Penn Medicine is pursuing a new initiative it says will innovate electronic health records for 21st Century medicine. The goal, officials say, is to make the technology more interactive and responsive to clinicians – nudging the EHR into a new era where it's not just a documentation system but a crucial tool for care delivery.
WHY IT MATTERS
Since EHRs have become ubiquitous over the past decade, they've grown into an intrinsic part of the ways healthcare is administered. They've also earned no shortage of annoyance, if not downright scorn, from many clinicians frustrated by how they impact their jobs.
As Penn Medicine explains, many physicians simply see EHRs as "static, digital remakes of paper charts that can increase workload, contribute to burnout and create barriers to delivering high-quality patient care."
And oftentimes that's exactly what they are. But as is often the case, much depends on how such tools are used.
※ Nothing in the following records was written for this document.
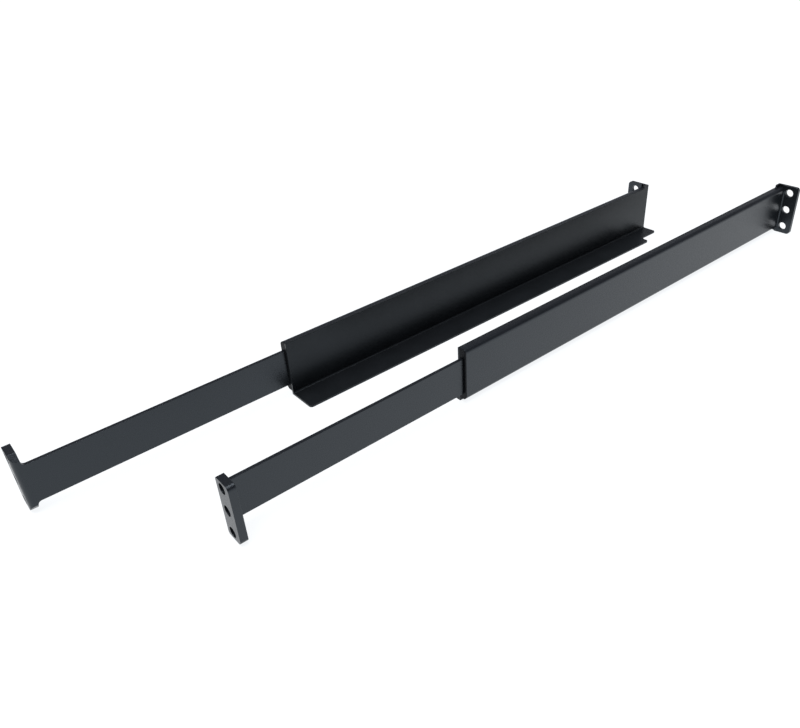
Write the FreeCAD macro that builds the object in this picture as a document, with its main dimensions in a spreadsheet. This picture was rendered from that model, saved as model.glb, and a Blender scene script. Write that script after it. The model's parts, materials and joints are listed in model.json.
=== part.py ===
"""A pair of sliding server rails for a 19-inch rack, one left and one right hand.

Each rail is a flat sleeve of folded sheet steel with a narrow chassis shelf. A flat steel bar
slides inside the sleeve, so that the rail's front and rear ears reach the front and rear posts
of the rack. Everything is in millimetres: X runs across the rack, Y runs along the rails with
the front at -Y, and Z is up. The origin is the centre of the pair's footprint.

One rail's own frame starts at the mouth of its sleeve: x is 0 on the face towards the chassis
and grows outward, y is 0 at the mouth and z is 0 on the underside of the shelf. The left rail
is built by the same functions with x turned round.
"""
import FreeCAD, Part
import os
import Sketcher

SHEET_VALUES = (
    # rack standard
    ("hole_pitch", 15.875, "distance between the square-unit holes of one rack unit"),
    ("hole_bore", 7.0, "clearance bore for an M6 rack screw"),
    ("hole_column", 12.2, "hole column, out from the chassis side of the sleeve"),
    ("ear_rise", 2.4, "top of the rear ear above the top of the sleeve"),
    ("ear_trim", 1.4, "top and bottom of the front ear in from those of the rear ear"),
    ("ear_reach", 20.0, "outer edge of both ears, out from the chassis side of the sleeve"),
    ("ear_corner", 3.0, "rounding of the ears' outer corners"),
    # sleeve
    ("sleeve_length", 405.0, "mouth of the sleeve to the rear face of the rear ear"),
    ("sleeve_height", 42.0, "top of the sleeve above the underside of the shelf"),
    ("sleeve_gauge", 1.5, "sheet thickness of the shelf bracket and the outer channel"),
    ("channel_rise", 2.8, "underside of the outer channel above the underside of the shelf"),
    ("top_roll", 3.0, "outer radius of the channel's rolled top edge"),
    ("lower_bend", 2.5, "outer radius of the channel's lower bend"),
    ("rear_bend", 1.2, "hollow radius of the bend into the rear ear"),
    ("fold_radius", 1.2, "inner radius of the fold between web and shelf"),
    ("shelf_width", 22.0, "shelf, from the chassis side of the web to its free edge"),
    ("shelf_relief_length", 23.0, "length of the relieved rear corner of the shelf"),
    ("shelf_relief_width", 8.5, "width cut off at the relieved rear corner of the shelf"),
    ("shelf_relief_curve", 5.0, "rounding inside the relieved corner"),
    ("shelf_corner", 2.5, "rounding of the shelf's corners"),
    ("rise_radius", 1.2, "concave rounding where the web rises to the rear ear"),
    ("rear_flare", 5.0, "length of the web that stands at the full height of the rear ear"),
    # sliding bar
    ("bar_length", 382.0, "front ear's face to the bar's tail"),
    ("bar_reach", 180.0, "front ear's face to the sleeve's mouth, as set"),
    ("bar_headroom", 6.9, "top of the sleeve above the top of the bar"),
    ("bar_gauge", 2.5, "sheet thickness of the sliding bar"),
    ("bar_level", 7.6, "underside of the bar above the underside of the shelf"),
    ("nut_plate_gauge", 2.5, "thickness of the plate welded behind the front ear"),
    ("front_bend", 3.5, "outer radius of the bend of the front ear"),
    ("bend_relief", 4.0, "length cut off the front ear's corners beside its bend"),
    ("notch_radius", 2.5, "concave rounding between the bar's edges and the front ear"),
    ("tail_corner", 4.0, "rounding of the corners of the bar's tail"),
    # plastic guides
    ("running_gap", 0.3, "clearance of the bar to all that it slides past"),
    ("pad_gauge", 1.0, "thickness of the strips between the web and the bar"),
    ("collar_length", 1.0, "length of the collar's rim in front of the outer channel"),
    ("spigot_length", 12.0, "length of the collar's spigot inside the sleeve"),
    ("spigot_play", 0.1, "play of the spigot inside the sleeve"),
    ("guide_lip", 3.0, "overlap of a guide's lip with the edge of the bar"),
    ("guide_end_gap", 1.0, "end gap of the guides"),
    # glide pad and travel stop
    ("glide_length", 40.0, "length of the glide pad on the bar's tail"),
    ("glide_height", 18.0, "height of the glide pad"),
    ("glide_setback", 6.0, "glide pad in from the end of the bar's tail"),
    ("glide_corner", 3.0, "rounding of the glide pad's corners"),
    ("rivet_bore", 3.2, "bore for the glide pad's flush rivets"),
    ("rivet_inset", 8.0, "rivets in from the ends of the glide pad"),
    ("stop_length", 20.0, "length of the travel stop"),
    ("stop_height", 14.0, "height of the travel stop"),
    ("stop_setback", 26.0, "travel stop's front end behind the mouth"),
    # arrangement of the two rails
    ("pair_gap", 85.0, "clear distance between the two sleeves' chassis sides"),
    ("pair_stagger", 80.0, "how far the right rail lies behind the left one"),
)

document = FreeCAD.newDocument("server_rail_pair")
sheet = document.addObject("Spreadsheet::Sheet", "sizes")


class Size:
    """A length of the model: its value in millimetres and the sheet formula that gives it."""

    def __init__(self, value, formula):
        self.value = value
        self.formula = formula

    def joined(self, other, sign, value):
        other = as_size(other)
        return Size(value(self.value, other.value), f"({self.formula} {sign} {other.formula})")

    def __add__(self, other):
        return self.joined(other, "+", lambda a, b: a + b)

    def __sub__(self, other):
        return self.joined(other, "-", lambda a, b: a - b)

    def __mul__(self, other):
        return self.joined(other, "*", lambda a, b: a * b)

    def __truediv__(self, other):
        return self.joined(other, "/", lambda a, b: a / b)

    def __neg__(self):
        return Size(-self.value, f"(0 - {self.formula})")


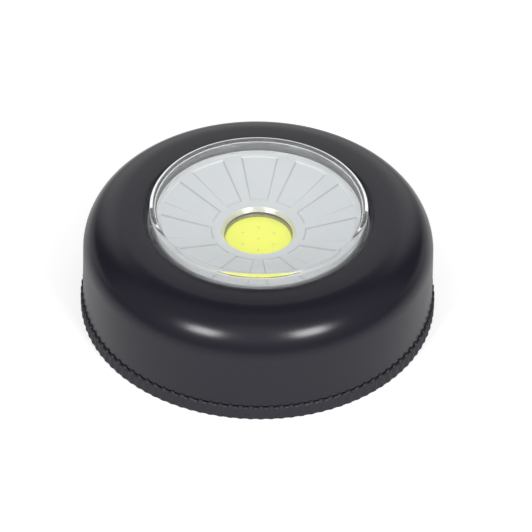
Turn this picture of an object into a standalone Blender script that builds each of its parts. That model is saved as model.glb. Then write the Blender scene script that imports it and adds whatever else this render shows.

So Penn Medicine leadership has undertaken a multi-pronged approach to making EHRs more responsive to clinicians and streamlining them to work better for better outcomes in the era of precision medicine and population health management.
The Penn Medicine Nudge Unit – billed as the first behavioral design team developed at a health system – is key to the mapping of these new approaches to the EHR experience.
For instance, it has devised new tweaks for Penn's Epic system designed to help ensure clinicians prescribe statins for their cholesterol patients, get cardiac patients referred for rehab after heart attacks and only order advanced imaging tests for the patients who need them most.
David Asch, MD, executive director of the Penn Medicine Center for Health Care Innovation, has previously explained how behavioral economics and psychology are key to engaging patients to make meaningful changes.
The same holds true for physicians, he says, which is why he's advocated for EHR customizations that, among other things, enable and encourage doctors to "subscribe" to their patients' clinical data, gaining social media-like updates in real time when certain interventions are needed.
"Ultimately, we need to move past the idea that the EHR is just an administrative tool, and see it as a clinical tool – like a scalpel, or a medication, or an X-ray machine," Asch said in a statement announcing the new project. "We judge these tools by the degree to which they facilitate good patient care, and we should be judging the EHR against the very same standard."
THE BIGGER TREND
Much has been said, here and elsewhere, about the "post-EHR era," but Penn Medicine's efforts appear to be intent on making it a reality there – boosting the ability of IT systems to deliver enhanced care in the 21st Century.
No longer just a data repository or a glorified billing system, the EHR – when properly designed, configured and used – could have a huge impact on how care is delivered, especially as the complex new era of connected devices, patient-generated health data, genomic medicine and artificial intelligence continues to come into focus.
A chief goal at Penn Medicine, officials said, is to alleviate if not eliminate the need for clinicians to spend undue time looking for needles in data haystacks, getting pertinent patient information in a more "actionable, tailored manner."
That's why the health system has also launched a new innovation contest designed to get teams from across Penn Medicine to identify the lowest-hanging fruit for EHR transformation. IT professionals, data scientists, educators and others will work with clinicians and staff to help conceive and refine various design and usability improvements.
In addition, new so-called "sprints" – collaborative clinical workgroups to help to streamline and improve EHR interactions and engagement with email and digital media – will be a key component of the new initiative going forward.
ON THE RECORD
"We recognize that EHRs are no longer just part of how clinical care is documented, but they are central to how clinical care is delivered," said J. Larry Jameson, MD, dean of Penn's Perelman School of Medicine, in a statement. "Increasingly, health information technology plays a foundational role in each domain of our work: patient care, educating the next generation of physicians and scientists, and biomedical research."
Ralph Muller, CEO of the University of Pennsylvania Health System added: "Everything that shapes patient care should be designed to support the best possible outcomes. Electronic health records are a natural focus because they connect to everything we do."